In her three-page letter, Ms. Banerjee expressed concern about the “series of assaults” by the BJP and the Union government on “democracy and Constitutional Federalism” in the context of the recent passage of the National Capital Territory of Delhi (Amendment) Bill by both Houses of Parliament. Under this law, all policy decisions taken by the elected Delhi government have to be cleared by the Lt. Governor, who is nominated by the Centre, before implementation.
Ms. Banerjee wrote that the Centre had sought to make Delhi Chief Minister Arvind Kejriwal “subservient to the Lt. Governor” because it has been unwilling to accept the people’s mandate, who chose the AAP over the BJP twice, in 2014 and in 2019.
“The National Capital Territory of Delhi (Amendment) Act is a direct attack on the federal structure of the Indian republic as enshrined in the Constitution. It also makes a mockery of letter and spirit of democracy since it disempowers the people of the national capital,” Ms. Banerjee wrote.

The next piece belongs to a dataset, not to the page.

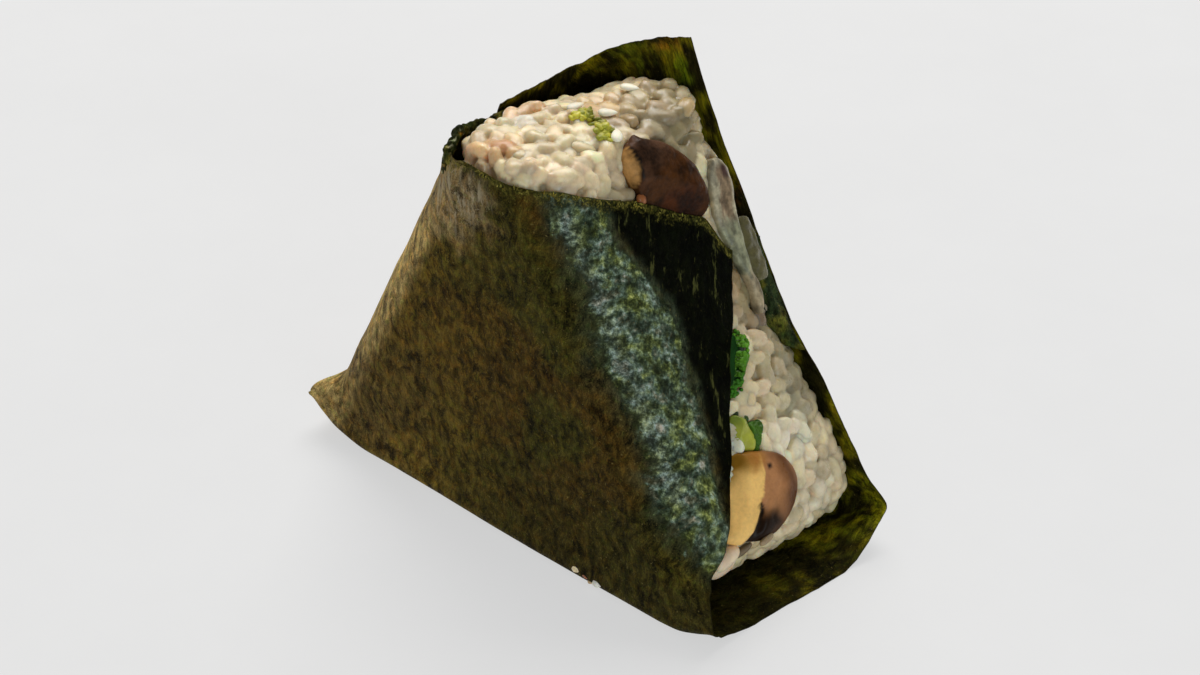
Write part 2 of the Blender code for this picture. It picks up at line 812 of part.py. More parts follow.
def joined(name, collection, lumps):
    """Fuse a piece's lumps into one closed solid."""
    base = add_bmesh(name, collection, lumps[0])
    if len(lumps) > 1:
        group = new_collection(name + "_lumps")
        for i, bm in enumerate(lumps[1:]):
            add_bmesh("%s_%d" % (name, i), group, bm)
        boolean(base, "UNION", "MANIFOLD", group=group)
        remove_all(group)
        bpy.data.collections.remove(group)
    return base


def material(name, colour, roughness):
    """Principled material of one part."""
    mat = bpy.data.materials.new(name)
    mat.use_nodes = True
    shader = mat.node_tree.nodes["Principled BSDF"]
    shader.inputs["Base Color"].default_value = (*colour, 1.0)
    shader.inputs["Roughness"].default_value = roughness
    shader.inputs["Metallic"].default_value = 0.0
    return mat


def main():
    """Build every part of the onigiri."""
    for obj in list(bpy.data.objects):
        bpy.data.objects.remove(obj)
    parts = new_collection("vegetable_onigiri")
    cutters = new_collection("cutters", hidden=True)
    loose = new_collection("grains")

    nori = build_nori(parts)
    trims = [
        keep_out("trim_front", cutters, ("front", "front_fold"), 5.0 * MM),
        keep_out("trim_base", cutters, ("base", "back_fold"), 4.0 * MM),
        keep_out("trim_back", cutters, ("back_fold", "back"), 4.0 * MM),
    ]

    rice = build_rice(parts, loose)
    boolean(rice, "UNION", "MANIFOLD", group=loose)
    remove_all(loose)
    bpy.data.collections.remove(loose)
    for trim in trims:
        boolean(rice, "DIFFERENCE", "MANIFOLD", target=trim)

    placed = {}
    for name, lumps in filling_parts(0.0).items():
        piece = joined(name, parts, lumps)
        for trim in trims:
            boolean(piece, "DIFFERENCE", "MANIFOLD", target=trim)
        placed[name] = piece
    for name, lumps in filling_parts(CLEARANCE).items():
        pocket = joined("pocket_" + name, cutters, lumps)
        pocket.display_type = "WIRE"
        boolean(rice, "DIFFERENCE", "MANIFOLD", target=pocket)
        for behind, front in TRIMMED_BY:
            if name == front:
                boolean(placed[behind], "DIFFERENCE", "MANIFOLD", target=pocket)

    largest_piece(rice)
    for piece in placed.values():
        largest_piece(piece)
    for obj in (nori, rice, *placed.values()):
        colour, roughness = FINISHES[obj.name]
        obj.data.materials.clear()
        obj.data.materials.append(material(obj.name + "_material", colour, roughness))
        obj.data.polygons.foreach_set("use_smooth", [True] * len(obj.data.polygons))
        print(obj.name, len(obj.data.polygons), "triangles")


main()
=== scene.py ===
"""Looks of a vegetable onigiri: pressed rice with mushrooms and greens in one strip of nori.

All lengths are metres. The rice block has coordinates of its own, with Y from its front
face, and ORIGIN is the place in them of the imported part's origin.
"""
import logging
import math
from dataclasses import dataclass
from enum import Enum
from typing import Callable, Iterable, Sequence

import bmesh
import bpy
import numpy as np
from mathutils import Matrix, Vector
from mathutils.bvhtree import BVHTree
from mathutils.kdtree import KDTree


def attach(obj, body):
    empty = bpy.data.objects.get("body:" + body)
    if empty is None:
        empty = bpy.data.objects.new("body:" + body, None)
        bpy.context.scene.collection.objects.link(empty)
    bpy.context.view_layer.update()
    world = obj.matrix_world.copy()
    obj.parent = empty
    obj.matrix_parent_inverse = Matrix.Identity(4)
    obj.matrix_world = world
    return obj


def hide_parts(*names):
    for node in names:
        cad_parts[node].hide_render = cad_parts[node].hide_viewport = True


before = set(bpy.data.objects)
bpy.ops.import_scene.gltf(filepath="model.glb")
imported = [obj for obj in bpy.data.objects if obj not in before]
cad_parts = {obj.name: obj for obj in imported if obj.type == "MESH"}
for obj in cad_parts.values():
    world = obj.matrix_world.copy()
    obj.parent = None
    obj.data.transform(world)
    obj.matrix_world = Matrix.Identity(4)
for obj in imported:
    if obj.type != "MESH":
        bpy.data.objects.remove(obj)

LOG = logging.getLogger("onigiri")
MM = 0.001
TURN = 2.0 * math.pi
ORIGIN = np.array([1.07, 21.75, 0.0]) * MM
HIGHEST = 80.0 * MM
BODY = "root"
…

This legislation, she wrote, also violated the Supreme Court judgment of 2018, which upheld the pre-eminence of the elected government in Delhi in all matters other than police, public order and land.
Sounding a word of caution, she wrote that this Act was not an exception but was increasingly becoming a rule.
She listed out seven instances of the Centre trying to upstage the State government’s powers. These included interference by the Governors, vindictive use of agencies such as the CBI and the ED, and withholding transfer of funds to the State governments, especially to the non-BJP ruled States.
She pointed out that all the platforms where the State governments could place their grievances had been disbanded, including the Inter-State Council and the Planning Commission.
The BJP, she said, had amassed “unlimited” resources from questionable sources, which it was using to topple duly elected non-BJP governments by engineering defections.
“There is a clear pattern and purpose behind all these developments. The BJP wants to make it impossible for non-BJP parties to exercise their constitutional rights and freedoms. It wants to dilute the powers of the State governments and downgrade them to mere municipalities. It wants to establish a one-party authoritarian rule in India,” she said.
There is a need for a “united and effective” struggle, she said, urging all the parties to come together to draft a plan of action.